Cilacap (ANTARA) - Slamet, 43 tahun, yang bekerja di salah satu perusahaan nasional di Kabupaten Cilacap, Jawa Tengah, sore itu bergegas meninggalkan tempat kerjanya untuk segera pulang ke rumahnya di Kecamatan Cilacap Selatan.
Sesampainya di rumah, dia segera membersihkan badan dan berkemas untuk mendatangi sebuah acara hajatan yang tidak jauh dari tempat tinggalnya. Akan tetapi kepergiannya ke tempat hajatan itu bukan sebagai tamu, melainkan untuk menjadi pembawa acara atau master of ceremony (MC).
Hal itu dilakukan Slamet untuk menambah penghasilan guna memenuhi kebutuhan rumah tangga yang terus bertambah. Penghasilannya sebagai pekerja penerima upah minimum kabupaten (UMK) sebesar Rp2.383.090 per bulan itu tidak mampu mencukupi tingginya biaya hidup di Cilacap.
Dengan berbekal keterampilannya menjadi MC, Slamet pun bisa memenuhi kebutuhan rumah tangga yang terus meningkat di tengah fluktuasi harga kebutuhan pokok masyarakat yang selalu terjadi sepanjang tahun 2023. Bahkan, UMK 2024 yang naik menjadi Rp2.479.106 pun diyakini Slamet belum bisa menutup biaya hidup di Cilacap yang tergolong tinggi.
"Untuk menyiasatinya, kita jangan hanya terpaku pada satu sumber penghasilan. Apalagi biaya hidup di Cilacap cukup tinggi," ujar bapak tiga anak itu.
Ia mengaku tidak bisa hanya mengandalkan penghasilan dari tempatnya bekerja karena dua anaknya saat sekarang telah bersekolah, sedangkan satu anak yang masih balita sedang banyak membutuhkan susu untuk pertumbuhannya.
Oleh karena itu, Slamet heran ketika membaca pemberitaan yang menyebutkan bahwa Cilacap merupakan daerah dengan biaya hidup terendah di Indonesia karena dia merasa masih banyak daerah lain yang biaya hidupnya lebih rendah dari Cilacap.

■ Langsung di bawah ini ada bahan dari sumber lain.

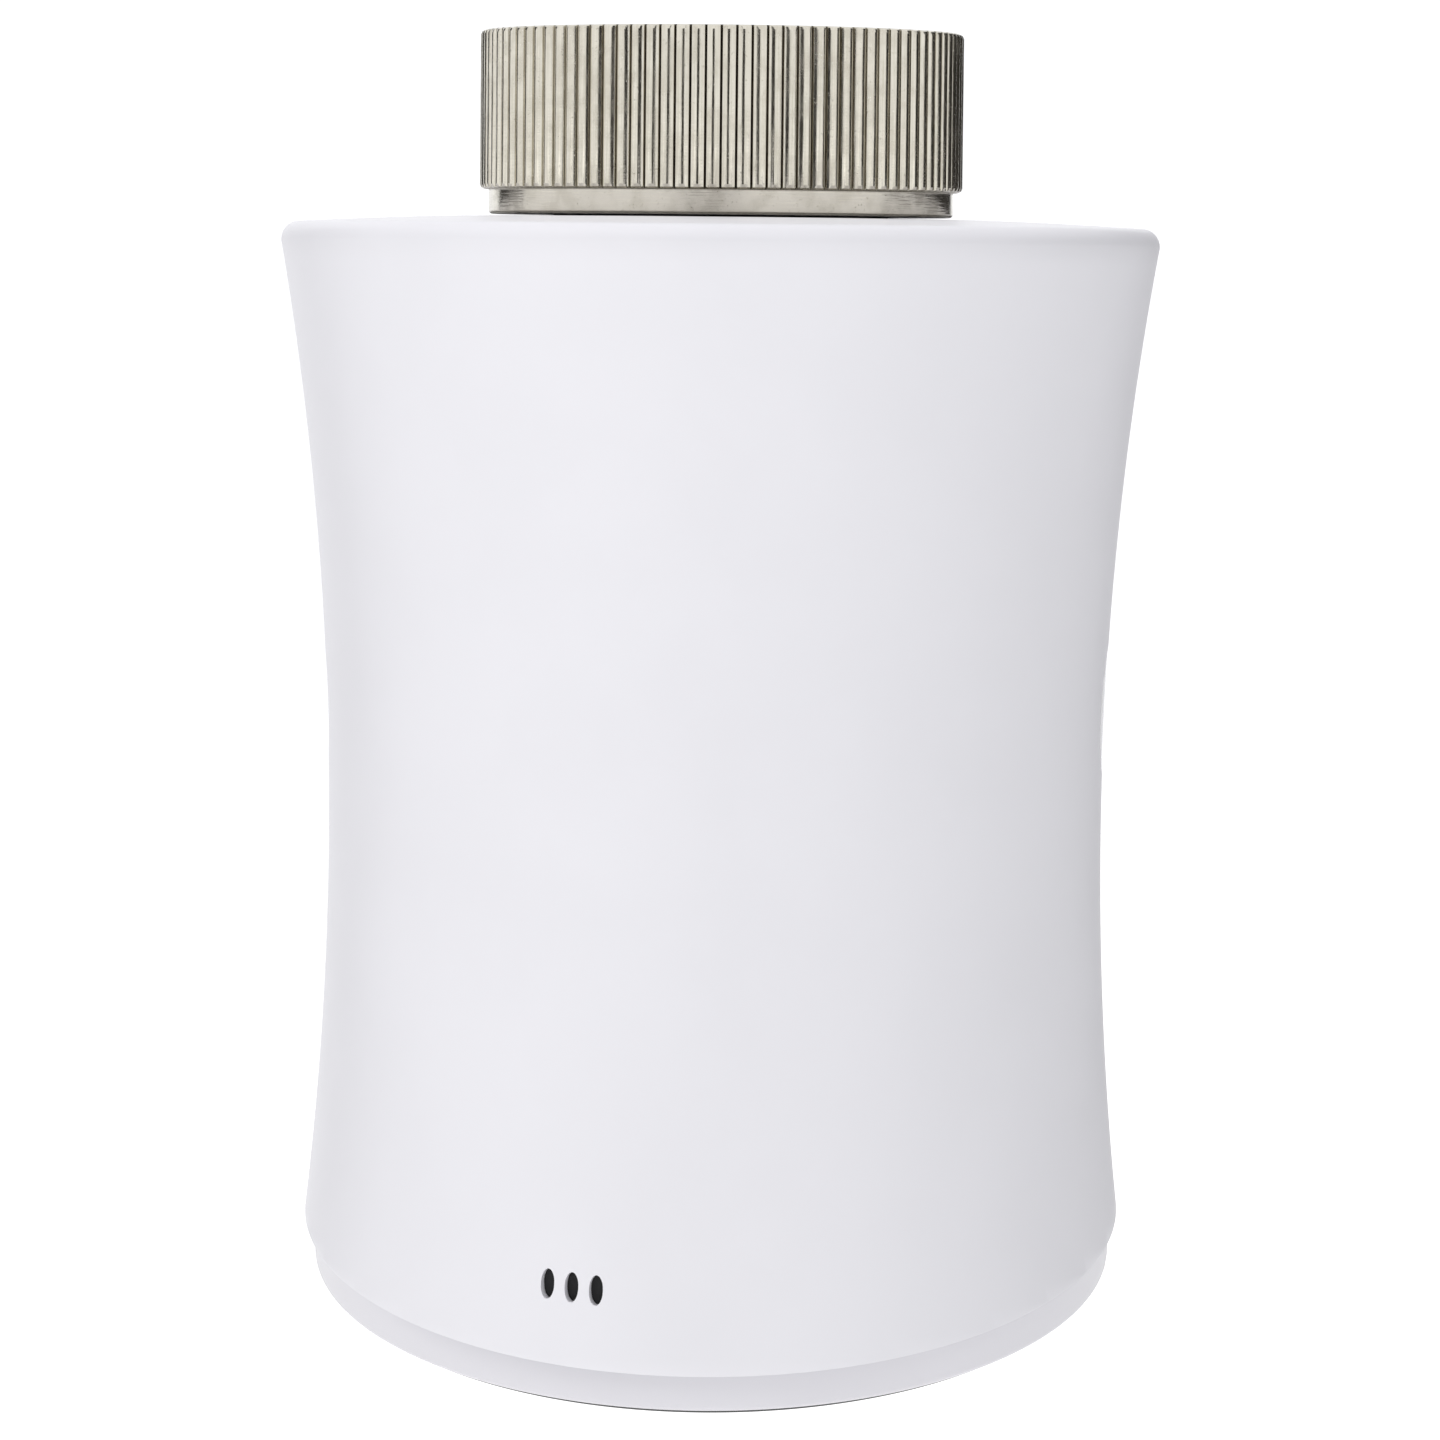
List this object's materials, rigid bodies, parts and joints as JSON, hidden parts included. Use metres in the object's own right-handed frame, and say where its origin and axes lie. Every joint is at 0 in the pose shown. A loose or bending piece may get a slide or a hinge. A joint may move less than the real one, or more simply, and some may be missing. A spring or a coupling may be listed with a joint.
{
  "type": "radiator thermostat head",
  "caption": "Motor-driven radiator thermostat head: knurled union nut, waisted white sleeve and a slanted round display with a setting ring.",
  "frame": {"origin": "centre of the valve seat plane inside the union nut, on the axis of the body", "axes": "+Z along the body towards the valve, -Y to the low side of the slanted display end, X across"},
  "size_m": [0.0618, 0.0618, 0.0936],
  "materials": {
    "white_plastic": "fine satin moulded",
    "pad_plastic": "smooth satin",
    "grey_plastic": "moulded",
    "dark_plastic": "moulded",
    "gear_plastic": "acetal",
    "nickel": "bright nickel plate",
    "contact_metal": "nickel strip",
    "steel": "bright",
    "brass": "machined",
    "black_glass": "polished black",
    "diffuser": "milky",
    "circuit_board": "solder mask",
    "chip_black": "moulded",
    "cell_jacket": "printed film",
    "wire_red": "insulation",
    "wire_black": "insulation"
  },
  "bodies": {
    "body": {"outer_sleeve": "white_plastic", "valve_neck": "dark_plastic", "neck_flange": "grey_plastic", "nut_snap_ring": "steel", "neck_screw_1": "steel", "neck_screw_2": "steel", "neck_screw_3": "steel", "gearbox_housing": "grey_plastic", "gearbox_lid": "grey_plastic", "gearbox_screw_1": "steel", "gearbox_screw_2": "steel", "gearbox_screw_3": "steel", "gear_1_axle": "steel", "gear_2_axle": "steel", "motor": "steel", "motor_board": "circuit_board", "contact_socket": "dark_plastic", "motor_lead_1": "wire_red", "motor_lead_2": "wire_black", "button_spring_left": "steel", "button_spring_right": "steel"},
    "union_nut": {"union_nut": "nickel"},
    "drive_gear": {"drive_gear": "gear_plastic"},
    "gear_2": {"gear_2": "gear_plastic"},
    "gear_1": {"gear_1": "gear_plastic"},
    "rotor": {"motor_shaft": "steel", "motor_pinion": "brass"},
    "pusher": {"pusher": "steel"},
    "front_module": {"front_cap": "white_plastic", "display_lens": "black_glass", "light_guide": "diffuser", "led_matrix": "chip_black", "display_board": "circuit_board", "temperature_sensor": "chip_black", "main_board": "circuit_board", "radio_module": "steel", "processor": "chip_black", "contact_plug": "dark_plastic", "battery_tray": "grey_plastic", "battery_left": "cell_jacket", "battery_right": "cell_jacket", "battery_bridge": "contact_metal", "battery_spring": "contact_metal", "battery_contact": "contact_metal", "tray_screw_1": "steel", "tray_screw_2": "steel"},
    "dial_ring": {"dial_ring": "white_plastic"},
    "release_button_left": {"release_button_left": "pad_plastic"},
    "release_button_right": {"release_button_right": "pad_plastic"}
  },
  "joints": [
    {"name": "nut_spin", "type": "hinge", "parent": "body", "child": "union_nut", "pos_m": [0, 0, 0.0025], "axis": [0, 0, 1], "continuous": true},
    {"name": "drive_spin", "type": "hinge", "parent": "body", "child": "drive_gear", "pos_m": [0, 0, -0.0358], "axis": [0, 0, 1], "range_deg": [0, 721.36]},
    {"name": "gear_2_spin", "type": "hinge", "parent": "body", "child": "gear_2", "pos_m": [-0.00813, 0.00813, -0.033], "axis": [0, 0, 1], "range_deg": [-2042.02, 0]},
    {"name": "gear_1_spin", "type": "hinge", "parent": "body", "child": "gear_1", "pos_m": [-0.00125, 0.01295, -0.03], "axis": [0, 0, 1], "range_deg": [0, 6532.26]},
    {"name": "rotor_spin", "type": "hinge", "parent": "body", "child": "rotor", "pos_m": [0.00702, 0.01596, -0.028], "axis": [0, 0, 1], "range_deg": [-22207.3, 0]},
    {"name": "pusher_slide", "type": "slide", "parent": "body", "child": "pusher", "axis": [0, 0, 1], "range_m": [0, 0.005]},
    {"name": "front_slide", "type": "slide", "parent": "body", "child": "front_module", "axis": [0, 0, -1], "range_m": [0, 0.065]},
    {"name": "dial_spin", "type": "hinge", "parent": "front_module", "child": "dial_ring", "pos_m": [0, 0, -0.0744], "axis": [0, 0.2588, -0.9659], "continuous": true},
    {"name": "button_left_press", "type": "slide", "parent": "body", "child": "release_button_left", "axis": [1, 0, 0], "range_m": [0, 0.0012], "stiffness_N_per_m": 500, "springref_m": -0.002, "deforming": ["button_spring_left"]},
    {"name": "button_right_press", "type": "slide", "parent": "body", "child": "release_button_right", "axis": [-1, 0, 0], "range_m": [0, 0.0012], "stiffness_N_per_m": 500, "springref_m": -0.002, "deforming": ["button_spring_right"]}
  ],
  "couplings": [
    {"joint": "drive_spin", "follows": "pusher_slide", "rad_per_m": 2513.3},
    {"joint": "gear_2_spin", "follows": "pusher_slide", "rad_per_m": -7120.9},
    {"joint": "gear_1_spin", "follows": "pusher_slide", "rad_per_m": 22787},
    {"joint": "rotor_spin", "follows": "pusher_slide", "rad_per_m": -77476}
  ]
}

Anggapan Slamet terkait biaya hidup di Cilacap yang tinggi itu bukan tanpa alasan karena di kabupaten tersebut banyak terdapat objek vital nasional seperti PT Kilang Pertamina Internasional (KPI) RU IV yang merupakan kilang terbesar di Indonesia, dua unit pembangkit listrik tenaga uap (PLTU), pabrik semen PT Solusi Bangun Indonesia Tbk (Semen Indonesia Group), pelabuhan laut terbesar di selatan Pulau Jawa, dan beberapa perusahaan besar lainnya.
Bahkan, saking tingginya biaya hidup di Cilacap, banyak warga setempat yang membelanjakan uangnya untuk membeli berbagai kebutuhan hidup di Purwokerto, Kabupaten Banyumas, karena harganya dinilai relatif lebih murah.
Tidak menutup kemungkinan ada pekerja-pekerja berpenghasilan rendah seperti Slamet yang berupaya menyiasati tingginya biaya hidup dengan tidak hanya mengandalkan satu sumber penghasilan.
Senada dengan Slamet, Penjabat (Pj.) Sekretaris Daerah Cilacap Sujito pun merasa biaya hidup di Cilacap tergolong tinggi, bahkan tidak berbeda jauh dengan beberapa kabupaten/kota lainnya di Jawa Tengah.
Sujito menilai tingginya biaya hidup tersebut dipengaruhi oleh keberadaan perusahaan-perusahaan berskala besar yang ada di Cilacap, sehingga tidak mungkin biaya hidupnya terendah di Indonesia. Oleh karena itu, Pemerintah Kabupaten Cilacap terus berupaya agar tingginya biaya hidup di wilayah tersebut tidak menjadikan warga setempat membelanjakan uangnya ke daerah lain.
Beberapa upaya yang dilakukan Pemkab Cilacap, antara lain, meningkatkan kualitas produk unggulan agar bisa diterima dan dimanfaatkan oleh masyarakat setempat. Selain itu, Pemkab Cilacap membuka peluang investasi pembangunan pusat-pusat perbelanjaan, salah satunya pembangunannya sedang berjalan, dan satu pusat perbelanjaan yang cukup besar masih dalam proses perizinan.
Dengan hadirnya pusat-pusat perbelanjaan di Cilacap, masyarakat setempat tidak harus belanja ke luar daerah. Dengan demikian, perekonomian di Cilacap makin menggeliat dan masyarakat dapat mencukupi biaya hidupnya dengan memanfaatkan peluang-peluang yang ada.